Agree, we are discussing the book over at Fireside Teaching. Probably a much deeper dive that you want (and I want for that matter). N.
Hey Jim-
sorry for not replying back on this sooner. For my ideas on identifying your passion, i would say have them think about the things that they like. do they have a favorite type of music, book, or movie that they are drawn to over and over? what draws you to these things? etc. etc. I also found this great set of questions that I heard on a podcast from Cheryl Richardson (she has written several books on finding your passion for adults). Maybe start here? Not all apply but you get the gist of it.

Find out your Passion, top tips:

1. if you could only have one section of a bookstore that you could visit, which one would it be?

2. when you pick up a newspaper or magazine, what kinds of stories are you drawn to first?

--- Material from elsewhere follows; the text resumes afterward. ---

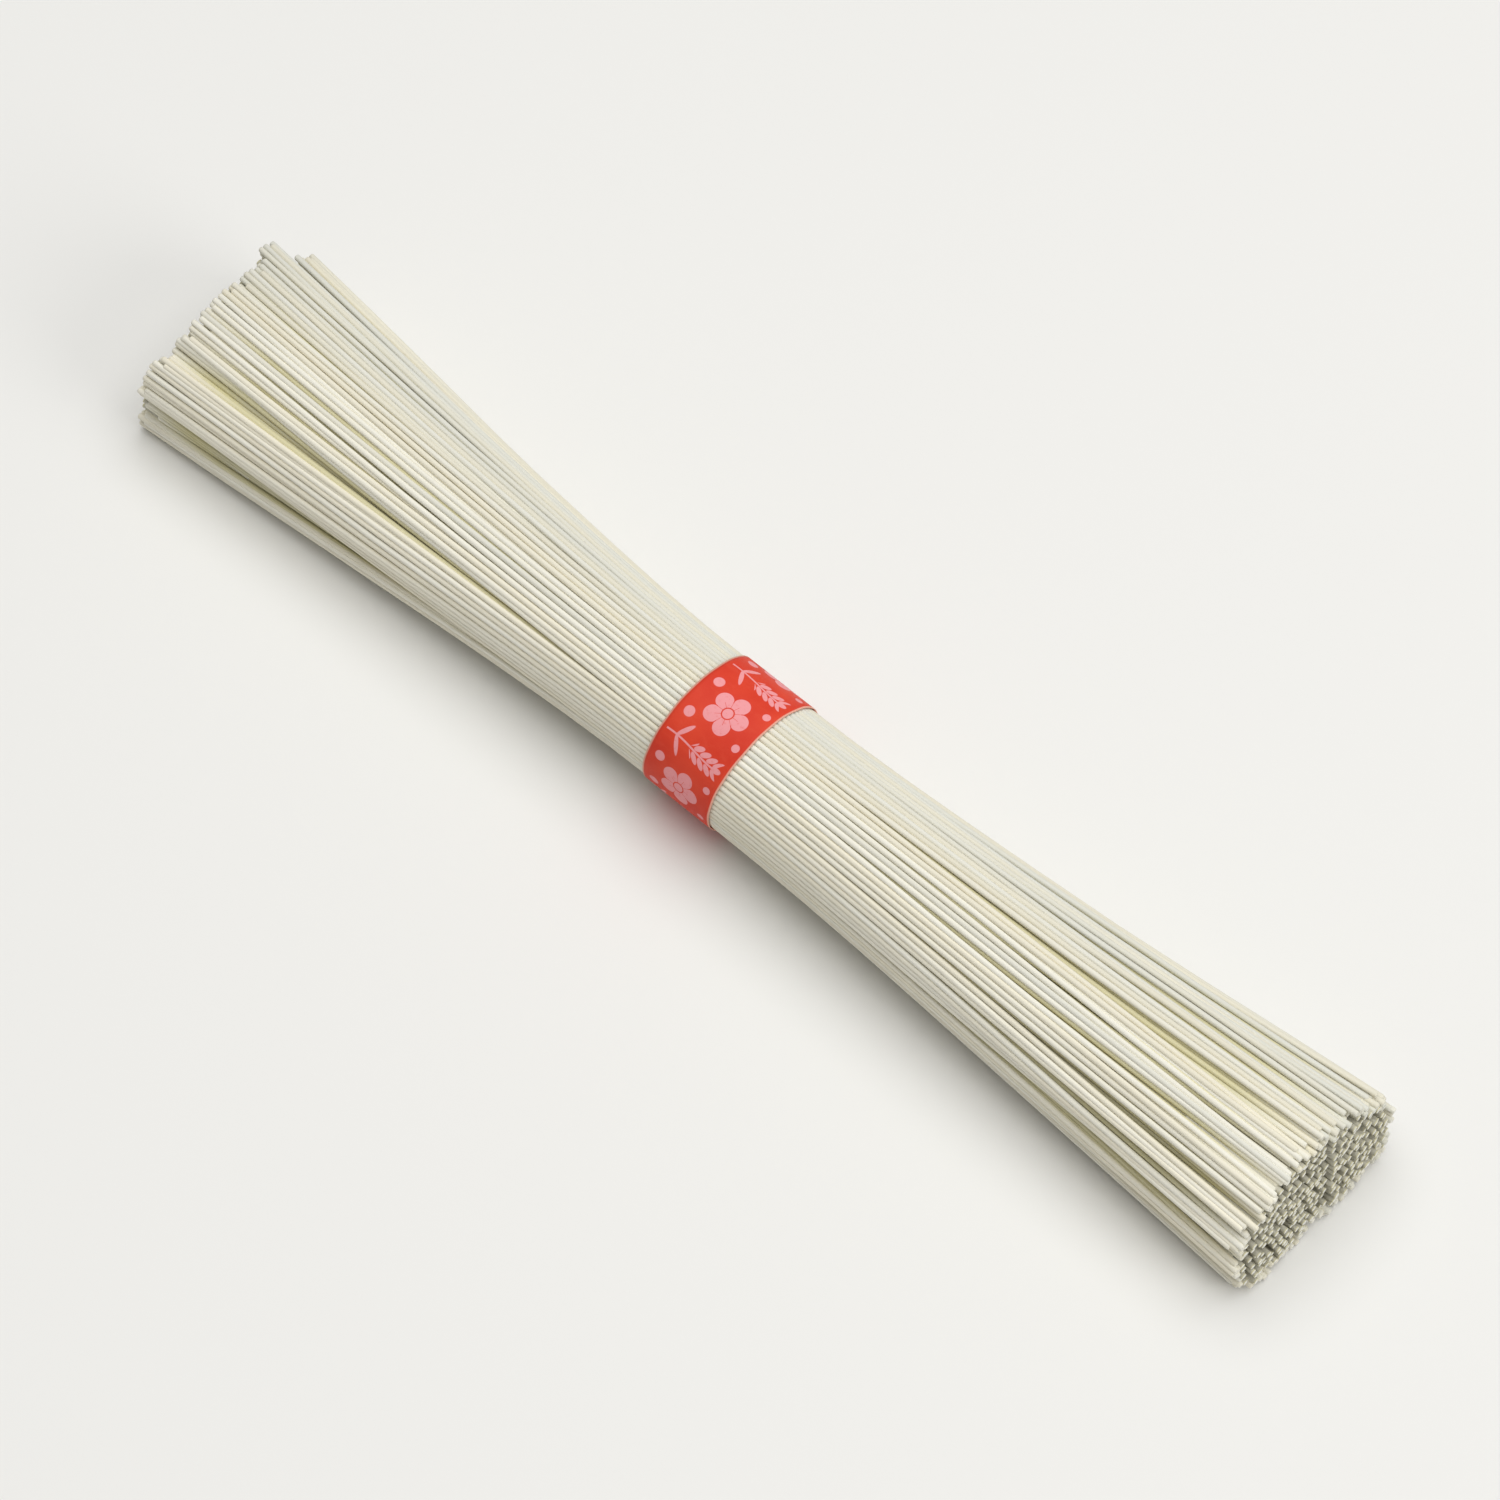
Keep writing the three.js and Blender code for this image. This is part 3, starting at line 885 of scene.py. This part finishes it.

3. which catalogs do you have a really hard time letting go of? how come? what in those catalogs do you feel most drawn to?

4. name the first 3 books that come to mind that strike you as your favorite books

5. name your 3 favorite movies (first ones that come to mind)

6. who do you envy? who in your life do you envy or feel jealous of? why? what is it about them that you envy?

7. who's life would you love to have? could be someone you know or don't know

8. if you were allowed to make one powerful, positive change in the world, what would it be?

9. what interests, hobbies, or careers, would you like to see your kids go into?

10. recall one time during the past week that you felt strongly about something.

as you look at the answers, do you notice any themes or patterns? common interests? circle the things that have to do with each other? this should start to cover what things you need to pay more attention to or explore further.